We are living in a fast changing world in which attitudes towards sexuality and procreation are evolving by the day, a situation in which globally 20,000 girls below the age of 18 give birth daily according to the State of the World Population Report 2013. Given its current demographics, Uganda is an extremely young country in international comparisons with 48 percent comprising of young people less than 15 years of age. Coupled with a higher birth rate Uganda is one of the countries with the highest teenage pregnancy rates in Africa standing at 24%.
Cited causes of teenage pregnancy in Uganda are linked to early sexual exposure for the girl, forced child marriages, coerced first sexual intercourse, family situations for the adolescent girls and limited access to sexuality education and reproductive health services.

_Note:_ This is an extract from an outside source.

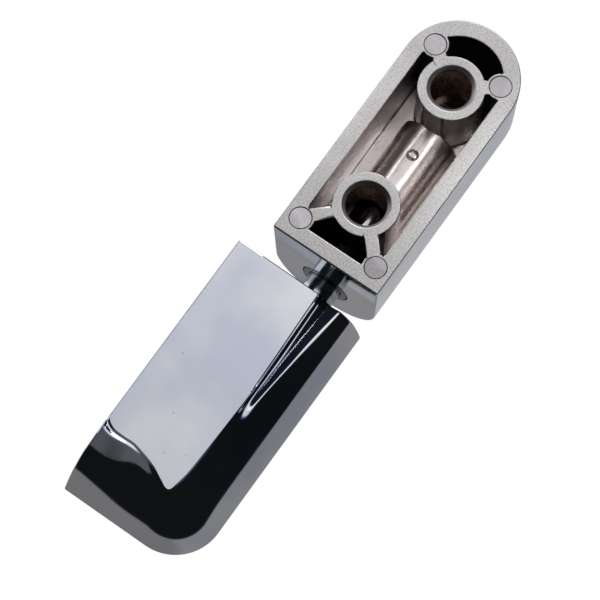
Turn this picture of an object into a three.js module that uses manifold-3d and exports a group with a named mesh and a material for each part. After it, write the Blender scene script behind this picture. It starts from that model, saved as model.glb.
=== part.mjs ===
// Two-part die-cast pivot handle: a base that screws to a frame from behind, and a lever
// that turns about a steel pin lying along the base's long axis.
//
// Millimetres, +Z up. X is across the handle and Y is its depth. The base's mounting face is
// the plane y = 0 and faces +Y, so everything stands out from it towards -Y. The origin is on
// the mounting face, on the centreline, in the middle of the rim's straight end bar.

import * as THREE from "three";
import { mergeVertices } from "three/addons/utils/BufferGeometryUtils.js";
import Module from "manifold-3d";

const wasm = await Module();
wasm.setup();

// ---- driving dimensions ---------------------------------------------------------------

const base = {
  width: 20,            // across the mounting face
  length: 47.2,         // from the flat end to the top of the round end
  draft: 0.4,           // how far each side leans in between the mounting face and the pin
  domeHeight: 9.2,      // the rounded front, measured from the pin's axis
  domeCrest: 0.4,       // width of the flat line left along the front's crest
  rim: 2.8,             // wall left round the hollow back
  floorPastAxis: 0.2,   // how far the hollow's floor lies beyond the pin's axis
};

const boss = {
  radius: 5.5,
  lowerHeight: 11.4,    // centre of the lower boss above the base's flat end
  upperDrop: 12,        // upper boss's centre below the top of the round end
  tapRadius: 3.35,      // hole tapped M8
  chamfer: 0.5,
  upperTapDepth: 14,
};

const pad = {
  radius: 2.3,          // corner pads that the casting is pushed out of its mould by
  lowerInset: 2.8,      // from the side of the base to the pad's centre
  upperInset: 3.7,
  lowerHeight: 3.6,     // above the base's flat end
  upperDrop: 7.3,       // below the top of the round end
  markRadius: 1.9,
  markDepth: 0.25,
  ribWidth: 2.3,
};

const pin = {
  radius: 3,
  depth: 12.3,          // from the mounting face back to the pin's axis
  endPlay: 0.7,         // between its upper end and the bore's
  inLever: 27.6,        // length inside the lever
  endChamfer: 0.6,
  grooveDrop: 2.9,      // centre of the retaining groove below the pin's upper end
  grooveWidth: 2.2,
  grooveDepth: 0.7,
};

// The half-round ridge in the hollow that holds the pin's bore.
const housing = {
  wall: 0.75,           // outside the bushes
  overlap: 0.3,         // how far it runs into the upper boss
  boreEndWall: 1.5,     // left between the bore's end and the upper boss's near side
};

const bush = {
  radius: 4.15,
  lowerLength: 7.3,
  holeMargin: 0.55,     // from the lower tapped hole to the upper bush
  grooveMargin: 1.4,    // from the upper bush to the pin's groove
};

const lockPin = { radius: 0.8, sink: 0.3 };

const rollPin = {
  radius: 1.25,
  bore: 0.5,            // radius of the hole along the rolled pin
  drop: 20.4,           // below the lever's top end
  reach: 4.2,           // how far past the pin's axis it goes towards the lever's face
  sink: 0.5,            // how far its end lies below the lever's back
};

const lever = {
  gap: 3.6,             // between the base's flat end and the lever's top end
  length: 47.6,
  wide: 14.35,          // from the pin's axis to the plane-cut side
  narrow: 9.6,          // from the pin's axis to the rounded side
  cornerRadius: 8.2,    // in plan, where the rounded side meets the foot
  partingHeight: -1.2,  // widest section, measured from the pin's axis towards the face
  backHeight: -6.2,     // plane of the back, measured the same way
  backDraft: 1.1,
  rimRadius: 6.8,       // rounding of the rim
  rimTopHeight: 5.7,    // crest of the rim at the top end, from the pin's axis
  rimFootHeight: 7.7,   // crest of the rim at the foot
  wall: 2.2,
  pinWall: 1.9,         // between the pin and the pockets in the back
  restAngle: 3,         // how far the lever is turned past the base's plane, in degrees
};

const face = {
  height: 6.9,          // flat thumb face, from the pin's axis
  toRounded: 1.3,       // from the pin's axis to the face's edge beside the rim
  footRim: 10.8,        // from the lever's foot up to the face
  footCorner: 9.4,      // how much of the face's end runs down into the rim's corner
  footPoint: 3.0,       // how far that corner reaches down
  valleyWidth: 1.5,
  valleyHeight: 4.6,    // bottom of the valley between face and rim, from the pin's axis
};

const pressGap = 0.1;   // round a piece that is pressed into a bore
const runGap = 0.1;     // round the pin where it turns
const arcSteps = 12;    // segments in a quarter of an outline's round
const roundSides = 40;  // sides of a cylinder

// ---- derived places ---------------------------------------------------------------------

const halfWidth = base.width / 2;
const frontHalfWidth = halfWidth - base.draft;
const roundCentre = base.length - halfWidth;
const upperBossHeight = base.length - boss.upperDrop;
const hollowDepth = pin.depth + base.floorPastAxis;
const leverTop = -lever.gap;
const leverFoot = leverTop - lever.length;
const boreEnd = upperBossHeight - boss.radius - housing.boreEndWall;
const pinTop = boreEnd - pin.endPlay;
const grooveHeight = pinTop - pin.grooveDrop;
const upperBushStart = boss.lowerHeight + boss.tapRadius + bush.holeMargin;
const upperBushEnd = grooveHeight - pin.grooveWidth / 2 - bush.grooveMargin;
const lowerTapDepth = pin.depth - pin.radius - runGap;
const boreRadius = bush.radius + pressGap;
const housingRadius = bush.radius + housing.wall;
const housingTop = upperBossHeight - boss.radius + housing.overlap;
const pocketSide = pin.radius + lever.pinWall;
const pinHoleRadius = pin.radius + pressGap;

// ---- solids -------------------------------------------------------------------------------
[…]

A recent study by UNFPA indicates that 49% of Ugandan girls are married off before their 18th birthday a factor that contravenes the constitution of the Republic of Uganda which consents marriage at the age of 18. Other factors include among others the inadequate life and livelihood skills especially assertive and avoidance skills, older men taking advantage of young girls, poor parenting styles, abusive media and limited educative media reaching out especially to most vulnerable areas.

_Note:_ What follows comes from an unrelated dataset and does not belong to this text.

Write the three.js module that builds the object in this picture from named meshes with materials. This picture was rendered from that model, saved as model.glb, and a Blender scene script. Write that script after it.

Teenage pregnancy is also worsened by the cultural beliefs and social stigma related to teenage pregnancies in which most if not all schools in Uganda, discontinue teenage girls from continuing with education, as soon as they establish that the girls have become pregnant. A closer look at our education system in as far as sexuality education is concerned; students rely on self-education from peers without adequate and professional guidance and counseling on sex education. Thus, majority of the adolescents lack assistance in sexual decision making skills and have limited connection to their families and schools are resulting into increased risky sexual activities, pregnancy, sexually transmitted infections like HIV/AIDS, STI and STDs and even death due to maternal-related complications.
Additionally, Sexual and reproductive health programs provided in some cases also tend to ignore the social, cultural and economic factors that prevent young people from making healthy decisions and that contribute to their vulnerability to poor sexual and reproductive health outcomes, exposure to HIV, sexual violence and undesired or unsafe pregnancy. Many young people are also denied access to information and support that would enable them to protect their own sexual and reproductive health.
Teenage pregnancy has thus been bled by attitudes, several myths and misconceptions among teenagers as well as general complacency that surround sexuality amongst most communities in rural Uganda. Adolescent premarital pregnancies, childbearing and teenage mortality rate is a cornerstone obstacle and a community concern and therefore remains a major social, health, financial and economic sabotage in Uganda.
In order to avert this hitch, there is a need to have a compressive sexual Education culturally, socially and in politically acceptable ways streamlined within existing institutions such as schools. This will change the rigid mindset among adult gate keepers such as parents, teachers, the community and religious leaders who still think that sexual and reproductive information is not age appropriate for adolescents. We also need to instill into young adolescents especially girls right from childhood with concepts of leadership, emotional intelligence and critical thinking. This will go a long way in empowering them in decision making processes so that they make informed and responsible life choices such as delaying sex at an early age.
In a nutshell, Adolescent stage marks a critical time of development of a young person because it is a period of dramatic physical, cognitive, hormonal as well as social changes that occur in the body which ultimately translates into one’s identity. Targeting adolescent at an early stage will thus make them delay child bearing, live healthier and productive lives and reach their full potentials in life.